The date of the enclosure of this district is, however, the least interesting of the inferences to be drawn.

We find that up to the union of the Crowns, cultivation was carried on by a system very closely resembling the “run-rig” of the Hebrides. Groups of four tenants combined together, and yoked their horses to a common plough, and equally divided the holding between them, each tenant having his equal share in all parts of the holding. We next find that on the decay of this co-aration, for a long period, varying in duration in different parishes, holdings remained intermixed, but it seems clear that as in the one surviving Devonshire open field, and probably as in Lancashire, common rights were not exercised over the arable fields; though it might happen that besides the “ranes,” the grassy balks between the strips of arable land, there might be considerable stretches of grass amidst the arable field which was used for a common pasture. Lastly, we find that open, intermixed arable land and meadows, having this history, passes into a state of enclosure where increase of population, agricultural progress, and the increasing value of land make enclosure sufficiently profitable, by a gradual, piecemeal process, without the need for Act of Parliament, or reference to a Commission, or any combined resolution on the part of the lord and tenants of a manor.

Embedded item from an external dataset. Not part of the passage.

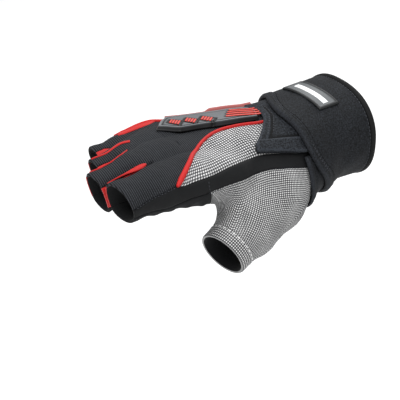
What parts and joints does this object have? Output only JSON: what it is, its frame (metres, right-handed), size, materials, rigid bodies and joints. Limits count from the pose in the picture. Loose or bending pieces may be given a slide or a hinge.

It is because the process was late in Cumberland and Westmoreland and because it happened to interest three authors, West, Wordsworth, and Eden, who were not agriculturists, that the record of it for these two counties is available. All the indications suggest that Northumberland and Durham underwent a similar evolution; and all the preceding information with regard to the enclosure of Wales and much of the land immediately on the Welsh border, and of West Somerset, Devon and Cornwall, harmonises with the hypothesis that in those districts also the process was fundamentally the same, though with local differences, due to a very much earlier pacification.